-- START --

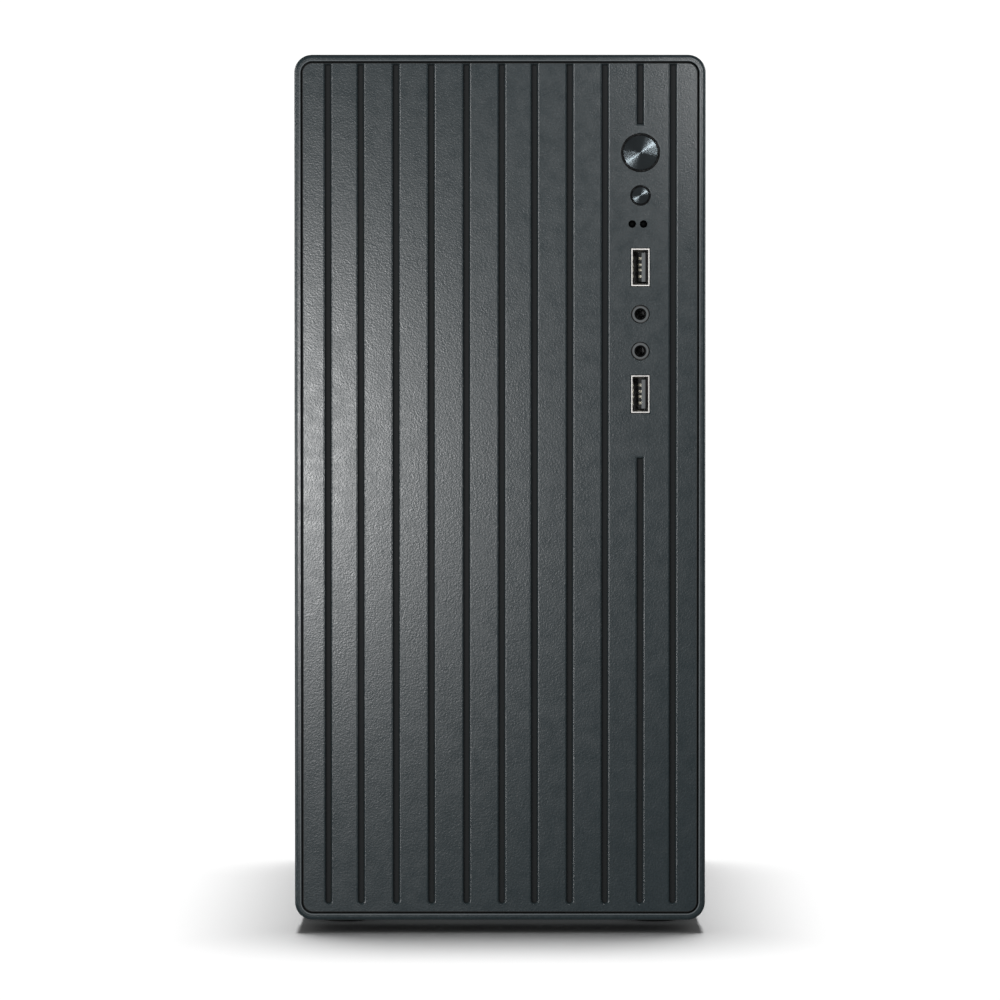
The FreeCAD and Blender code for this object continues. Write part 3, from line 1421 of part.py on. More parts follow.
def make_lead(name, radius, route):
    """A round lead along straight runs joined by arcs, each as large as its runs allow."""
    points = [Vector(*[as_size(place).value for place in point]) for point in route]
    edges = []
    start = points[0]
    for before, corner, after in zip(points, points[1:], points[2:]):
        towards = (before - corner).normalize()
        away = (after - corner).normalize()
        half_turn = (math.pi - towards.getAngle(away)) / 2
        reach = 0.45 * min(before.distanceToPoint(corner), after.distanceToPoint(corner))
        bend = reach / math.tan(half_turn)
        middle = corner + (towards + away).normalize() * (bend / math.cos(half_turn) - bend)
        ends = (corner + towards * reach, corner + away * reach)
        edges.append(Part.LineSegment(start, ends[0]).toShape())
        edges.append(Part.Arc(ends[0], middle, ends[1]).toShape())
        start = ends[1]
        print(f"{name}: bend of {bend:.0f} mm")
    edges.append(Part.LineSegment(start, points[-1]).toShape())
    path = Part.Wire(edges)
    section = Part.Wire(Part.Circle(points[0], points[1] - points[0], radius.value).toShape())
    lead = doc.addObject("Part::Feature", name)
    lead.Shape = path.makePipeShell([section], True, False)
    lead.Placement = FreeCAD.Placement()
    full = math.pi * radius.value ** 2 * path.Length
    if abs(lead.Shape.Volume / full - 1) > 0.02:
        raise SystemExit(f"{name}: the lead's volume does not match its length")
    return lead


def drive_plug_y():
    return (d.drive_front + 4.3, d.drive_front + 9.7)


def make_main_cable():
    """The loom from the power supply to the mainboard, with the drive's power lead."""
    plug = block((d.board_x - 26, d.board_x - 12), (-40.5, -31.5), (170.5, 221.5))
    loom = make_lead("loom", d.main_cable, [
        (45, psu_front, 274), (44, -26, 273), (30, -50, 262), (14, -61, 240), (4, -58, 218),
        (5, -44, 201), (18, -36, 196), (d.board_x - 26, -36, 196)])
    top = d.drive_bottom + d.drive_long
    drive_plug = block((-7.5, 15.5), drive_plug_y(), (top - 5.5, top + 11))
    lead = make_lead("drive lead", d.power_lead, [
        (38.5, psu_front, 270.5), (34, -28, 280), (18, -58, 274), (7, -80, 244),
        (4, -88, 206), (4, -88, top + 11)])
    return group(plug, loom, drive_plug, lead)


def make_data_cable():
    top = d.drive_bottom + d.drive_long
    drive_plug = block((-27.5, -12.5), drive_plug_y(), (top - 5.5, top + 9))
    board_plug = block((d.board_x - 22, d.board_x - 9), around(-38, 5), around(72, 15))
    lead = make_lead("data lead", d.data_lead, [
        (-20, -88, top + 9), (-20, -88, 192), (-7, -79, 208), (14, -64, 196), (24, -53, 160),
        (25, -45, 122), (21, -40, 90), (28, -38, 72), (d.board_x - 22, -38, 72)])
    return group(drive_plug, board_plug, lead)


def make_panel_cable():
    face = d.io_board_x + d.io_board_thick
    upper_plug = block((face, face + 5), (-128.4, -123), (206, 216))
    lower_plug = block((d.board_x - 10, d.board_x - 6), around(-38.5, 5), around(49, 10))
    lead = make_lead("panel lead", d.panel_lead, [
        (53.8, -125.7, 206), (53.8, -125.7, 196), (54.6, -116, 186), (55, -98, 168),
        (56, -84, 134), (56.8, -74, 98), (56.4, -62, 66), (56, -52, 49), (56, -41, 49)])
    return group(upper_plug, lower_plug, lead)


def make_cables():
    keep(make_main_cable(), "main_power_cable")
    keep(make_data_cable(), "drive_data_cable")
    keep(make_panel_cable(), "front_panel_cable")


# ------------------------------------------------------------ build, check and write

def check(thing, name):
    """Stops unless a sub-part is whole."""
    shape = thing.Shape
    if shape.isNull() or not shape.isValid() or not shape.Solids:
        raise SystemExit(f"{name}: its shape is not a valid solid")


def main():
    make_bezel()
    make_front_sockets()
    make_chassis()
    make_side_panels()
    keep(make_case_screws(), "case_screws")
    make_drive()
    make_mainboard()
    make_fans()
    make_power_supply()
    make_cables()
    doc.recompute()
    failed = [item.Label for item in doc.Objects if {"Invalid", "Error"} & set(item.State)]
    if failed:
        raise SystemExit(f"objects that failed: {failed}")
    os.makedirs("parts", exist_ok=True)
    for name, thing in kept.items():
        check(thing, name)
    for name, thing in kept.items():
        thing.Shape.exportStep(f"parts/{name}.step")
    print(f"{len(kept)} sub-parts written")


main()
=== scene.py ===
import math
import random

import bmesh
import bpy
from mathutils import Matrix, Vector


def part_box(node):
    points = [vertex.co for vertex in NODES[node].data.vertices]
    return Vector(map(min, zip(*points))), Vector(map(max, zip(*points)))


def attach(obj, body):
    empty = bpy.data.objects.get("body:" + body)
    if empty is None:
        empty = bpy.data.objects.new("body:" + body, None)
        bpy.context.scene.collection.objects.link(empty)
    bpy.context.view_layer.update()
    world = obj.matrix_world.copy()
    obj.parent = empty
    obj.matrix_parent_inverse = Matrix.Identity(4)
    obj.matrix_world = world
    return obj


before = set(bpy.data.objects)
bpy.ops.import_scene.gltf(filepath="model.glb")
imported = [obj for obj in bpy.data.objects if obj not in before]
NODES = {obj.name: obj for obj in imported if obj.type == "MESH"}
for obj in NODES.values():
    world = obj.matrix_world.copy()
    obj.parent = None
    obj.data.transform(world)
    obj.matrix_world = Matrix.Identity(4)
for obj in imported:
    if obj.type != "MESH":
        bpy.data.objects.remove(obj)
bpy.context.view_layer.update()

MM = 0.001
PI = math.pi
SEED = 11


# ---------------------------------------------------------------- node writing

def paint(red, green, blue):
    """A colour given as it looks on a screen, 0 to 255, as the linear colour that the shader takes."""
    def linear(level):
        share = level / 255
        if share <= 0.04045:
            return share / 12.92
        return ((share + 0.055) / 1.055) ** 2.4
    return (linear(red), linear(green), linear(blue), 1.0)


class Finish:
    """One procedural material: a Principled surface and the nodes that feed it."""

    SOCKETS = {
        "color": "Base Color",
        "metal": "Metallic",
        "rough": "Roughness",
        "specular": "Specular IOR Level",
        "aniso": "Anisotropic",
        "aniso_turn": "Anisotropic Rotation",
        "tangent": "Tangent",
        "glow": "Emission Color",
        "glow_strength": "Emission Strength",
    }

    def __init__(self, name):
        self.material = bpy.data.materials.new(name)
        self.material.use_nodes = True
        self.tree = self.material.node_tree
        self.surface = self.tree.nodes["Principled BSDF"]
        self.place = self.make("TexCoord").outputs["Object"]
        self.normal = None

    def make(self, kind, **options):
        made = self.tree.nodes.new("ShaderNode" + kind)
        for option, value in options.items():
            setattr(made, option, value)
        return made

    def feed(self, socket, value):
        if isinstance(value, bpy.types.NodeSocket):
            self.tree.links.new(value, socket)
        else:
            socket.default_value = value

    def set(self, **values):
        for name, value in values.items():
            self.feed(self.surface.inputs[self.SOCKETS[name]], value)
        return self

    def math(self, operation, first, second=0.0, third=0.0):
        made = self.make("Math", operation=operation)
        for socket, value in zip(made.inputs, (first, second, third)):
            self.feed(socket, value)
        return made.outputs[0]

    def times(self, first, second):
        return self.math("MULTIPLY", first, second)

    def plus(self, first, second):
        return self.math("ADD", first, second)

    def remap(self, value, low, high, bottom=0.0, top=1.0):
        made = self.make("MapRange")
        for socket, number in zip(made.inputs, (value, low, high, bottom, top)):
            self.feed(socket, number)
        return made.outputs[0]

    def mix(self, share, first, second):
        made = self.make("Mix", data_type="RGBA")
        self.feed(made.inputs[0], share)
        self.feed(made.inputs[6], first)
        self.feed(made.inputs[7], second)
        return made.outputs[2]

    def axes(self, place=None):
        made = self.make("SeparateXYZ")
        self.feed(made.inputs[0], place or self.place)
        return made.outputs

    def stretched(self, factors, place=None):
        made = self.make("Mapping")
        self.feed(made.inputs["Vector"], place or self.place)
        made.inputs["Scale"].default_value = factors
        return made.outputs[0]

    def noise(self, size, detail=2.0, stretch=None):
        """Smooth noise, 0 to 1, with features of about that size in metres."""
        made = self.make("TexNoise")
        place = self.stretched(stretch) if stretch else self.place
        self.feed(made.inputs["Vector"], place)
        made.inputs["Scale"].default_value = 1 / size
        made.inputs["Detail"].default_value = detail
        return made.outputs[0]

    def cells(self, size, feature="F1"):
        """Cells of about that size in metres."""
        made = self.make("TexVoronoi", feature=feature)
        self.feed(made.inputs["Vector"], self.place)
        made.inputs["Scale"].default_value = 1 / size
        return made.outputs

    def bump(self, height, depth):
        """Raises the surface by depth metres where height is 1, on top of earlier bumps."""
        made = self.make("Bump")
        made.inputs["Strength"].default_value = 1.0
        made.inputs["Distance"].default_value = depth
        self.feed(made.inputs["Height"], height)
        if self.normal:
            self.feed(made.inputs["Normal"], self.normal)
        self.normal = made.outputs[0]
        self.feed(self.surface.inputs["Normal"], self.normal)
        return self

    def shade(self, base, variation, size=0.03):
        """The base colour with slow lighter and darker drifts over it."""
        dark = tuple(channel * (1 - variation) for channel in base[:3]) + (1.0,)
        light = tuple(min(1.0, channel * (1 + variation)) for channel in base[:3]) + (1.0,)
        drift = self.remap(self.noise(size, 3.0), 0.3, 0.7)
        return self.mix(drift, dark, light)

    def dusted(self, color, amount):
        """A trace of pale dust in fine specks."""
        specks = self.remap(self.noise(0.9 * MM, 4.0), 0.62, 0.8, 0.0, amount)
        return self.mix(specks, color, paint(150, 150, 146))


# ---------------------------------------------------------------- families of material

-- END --
-- START --

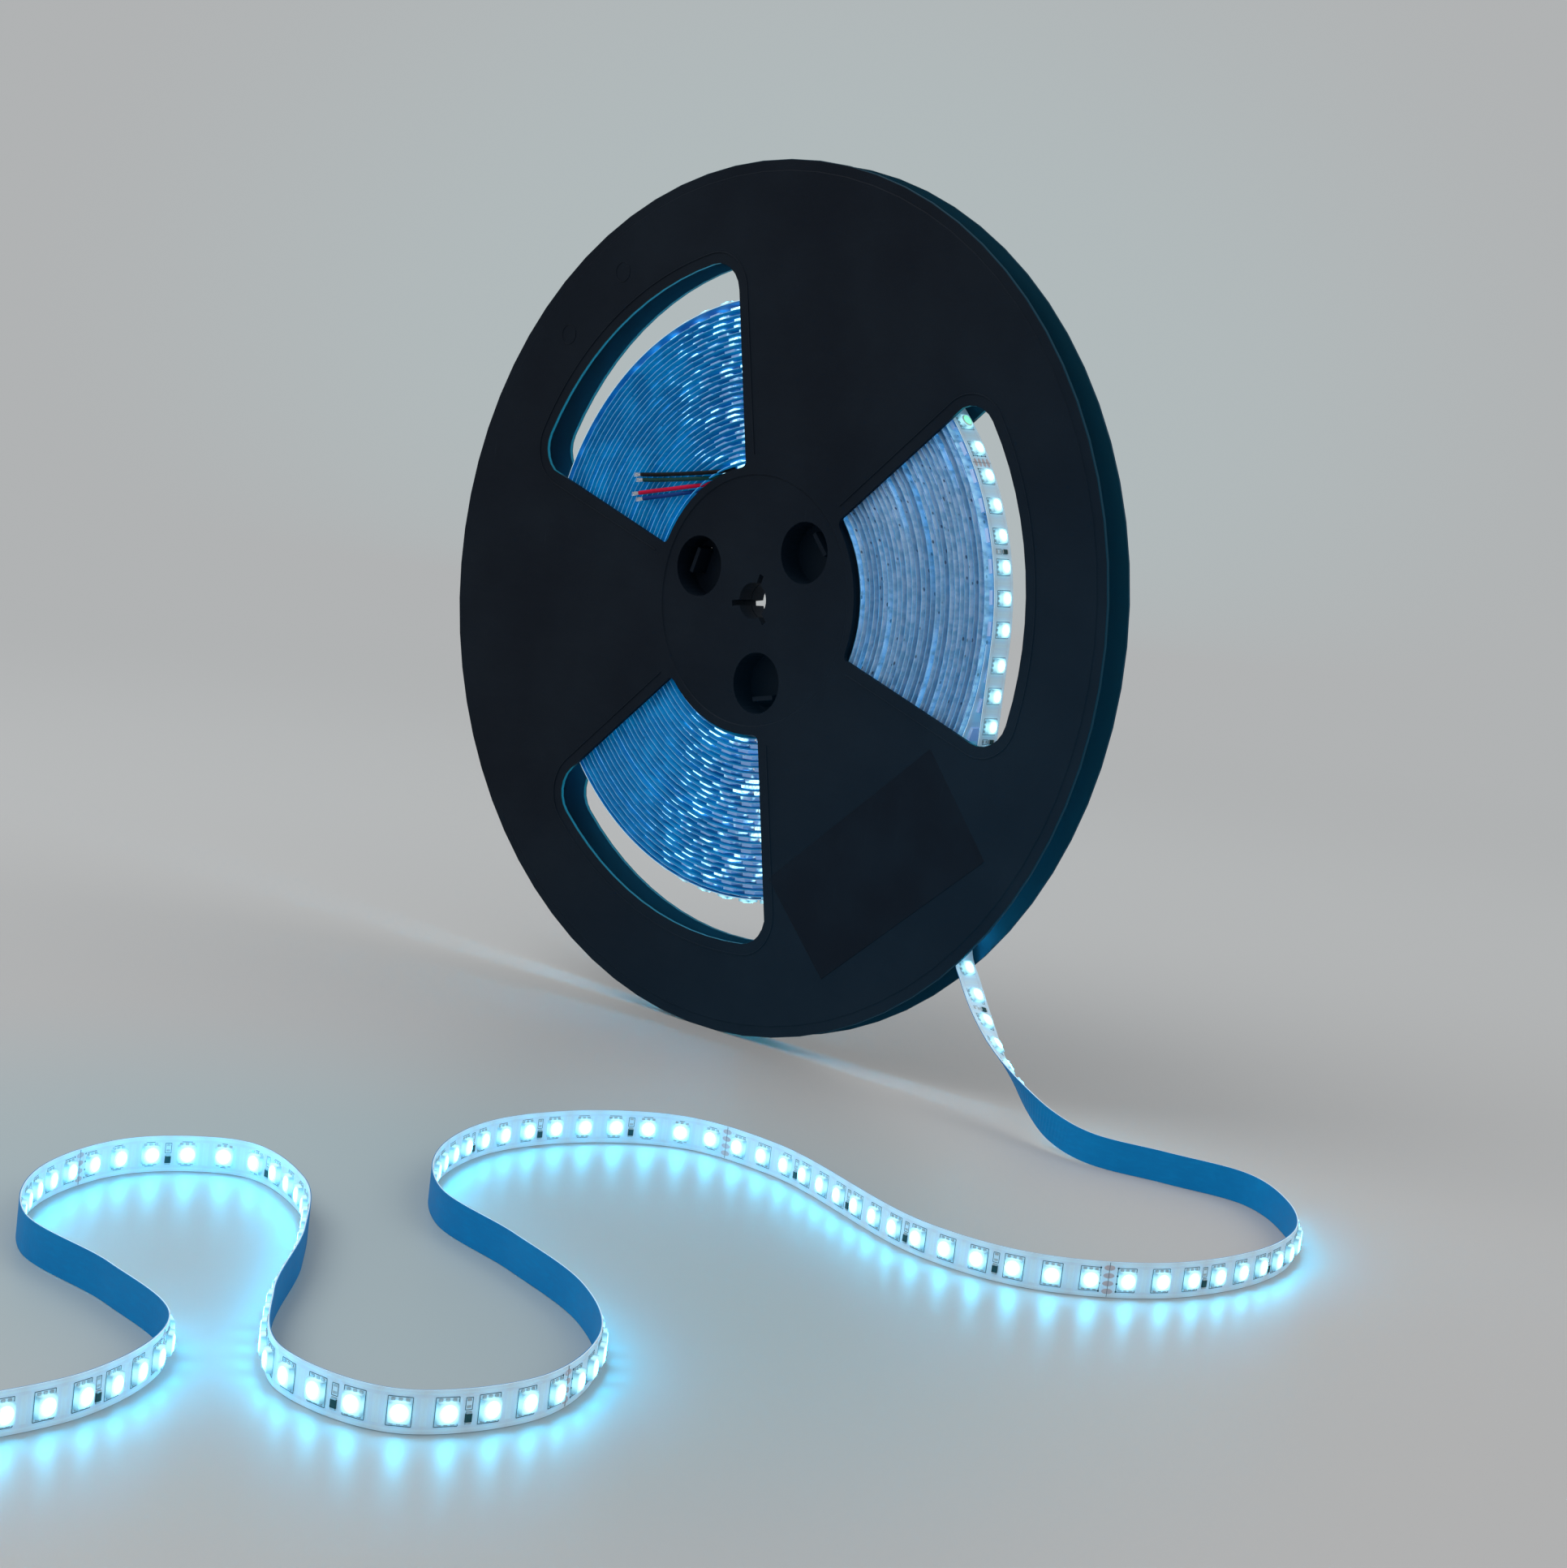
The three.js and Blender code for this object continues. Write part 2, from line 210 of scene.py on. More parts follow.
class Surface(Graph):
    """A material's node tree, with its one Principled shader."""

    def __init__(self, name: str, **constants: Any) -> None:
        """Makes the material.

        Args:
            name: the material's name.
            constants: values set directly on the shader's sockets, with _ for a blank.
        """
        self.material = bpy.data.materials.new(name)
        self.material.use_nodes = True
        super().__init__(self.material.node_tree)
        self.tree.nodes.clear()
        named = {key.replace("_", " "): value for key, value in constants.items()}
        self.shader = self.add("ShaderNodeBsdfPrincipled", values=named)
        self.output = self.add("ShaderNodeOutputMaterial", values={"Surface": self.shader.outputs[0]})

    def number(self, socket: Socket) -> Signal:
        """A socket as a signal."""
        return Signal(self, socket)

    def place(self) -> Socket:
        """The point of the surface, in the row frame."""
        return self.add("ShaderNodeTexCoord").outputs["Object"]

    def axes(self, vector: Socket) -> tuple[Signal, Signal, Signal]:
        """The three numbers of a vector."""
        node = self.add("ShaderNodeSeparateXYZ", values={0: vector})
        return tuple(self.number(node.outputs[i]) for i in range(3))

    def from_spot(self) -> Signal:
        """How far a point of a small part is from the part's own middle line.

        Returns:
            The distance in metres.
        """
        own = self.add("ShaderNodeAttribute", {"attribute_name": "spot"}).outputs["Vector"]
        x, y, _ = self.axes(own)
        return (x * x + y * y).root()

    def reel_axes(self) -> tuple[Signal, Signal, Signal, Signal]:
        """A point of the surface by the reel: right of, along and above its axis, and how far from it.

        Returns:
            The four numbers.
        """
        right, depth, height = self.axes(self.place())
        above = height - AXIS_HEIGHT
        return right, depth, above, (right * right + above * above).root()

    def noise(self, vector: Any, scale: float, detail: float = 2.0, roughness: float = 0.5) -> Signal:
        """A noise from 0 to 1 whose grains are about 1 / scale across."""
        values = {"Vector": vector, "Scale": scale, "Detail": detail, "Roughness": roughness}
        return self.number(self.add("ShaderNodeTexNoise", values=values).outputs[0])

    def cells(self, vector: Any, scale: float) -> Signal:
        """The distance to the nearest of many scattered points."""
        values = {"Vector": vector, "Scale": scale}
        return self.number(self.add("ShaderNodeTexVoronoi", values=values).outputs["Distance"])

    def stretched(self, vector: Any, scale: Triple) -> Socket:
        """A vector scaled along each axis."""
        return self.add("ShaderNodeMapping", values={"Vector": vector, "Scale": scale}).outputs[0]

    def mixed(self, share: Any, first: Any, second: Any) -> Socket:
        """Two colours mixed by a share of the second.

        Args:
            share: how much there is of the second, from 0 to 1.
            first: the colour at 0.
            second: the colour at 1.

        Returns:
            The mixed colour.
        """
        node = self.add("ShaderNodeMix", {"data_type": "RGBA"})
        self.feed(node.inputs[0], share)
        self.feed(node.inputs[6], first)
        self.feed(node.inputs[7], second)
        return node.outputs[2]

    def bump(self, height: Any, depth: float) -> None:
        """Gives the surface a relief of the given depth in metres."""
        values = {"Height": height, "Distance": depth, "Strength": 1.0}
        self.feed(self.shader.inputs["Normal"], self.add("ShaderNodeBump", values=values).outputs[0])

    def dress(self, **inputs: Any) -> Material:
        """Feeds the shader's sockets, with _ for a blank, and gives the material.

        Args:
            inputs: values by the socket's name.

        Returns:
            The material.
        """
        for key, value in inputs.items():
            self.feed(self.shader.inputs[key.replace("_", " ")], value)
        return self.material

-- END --

Extract exactly and only the lines above from the line containing "The FreeCAD and" through the line containing "return (d.drive_front +", both end lines included.

The FreeCAD and Blender code for this object continues. Write part 3, from line 1421 of part.py on. More parts follow.
def make_lead(name, radius, route):
    """A round lead along straight runs joined by arcs, each as large as its runs allow."""
    points = [Vector(*[as_size(place).value for place in point]) for point in route]
    edges = []
    start = points[0]
    for before, corner, after in zip(points, points[1:], points[2:]):
        towards = (before - corner).normalize()
        away = (after - corner).normalize()
        half_turn = (math.pi - towards.getAngle(away)) / 2
        reach = 0.45 * min(before.distanceToPoint(corner), after.distanceToPoint(corner))
        bend = reach / math.tan(half_turn)
        middle = corner + (towards + away).normalize() * (bend / math.cos(half_turn) - bend)
        ends = (corner + towards * reach, corner + away * reach)
        edges.append(Part.LineSegment(start, ends[0]).toShape())
        edges.append(Part.Arc(ends[0], middle, ends[1]).toShape())
        start = ends[1]
        print(f"{name}: bend of {bend:.0f} mm")
    edges.append(Part.LineSegment(start, points[-1]).toShape())
    path = Part.Wire(edges)
    section = Part.Wire(Part.Circle(points[0], points[1] - points[0], radius.value).toShape())
    lead = doc.addObject("Part::Feature", name)
    lead.Shape = path.makePipeShell([section], True, False)
    lead.Placement = FreeCAD.Placement()
    full = math.pi * radius.value ** 2 * path.Length
    if abs(lead.Shape.Volume / full - 1) > 0.02:
        raise SystemExit(f"{name}: the lead's volume does not match its length")
    return lead


def drive_plug_y():
    return (d.drive_front + 4.3, d.drive_front + 9.7)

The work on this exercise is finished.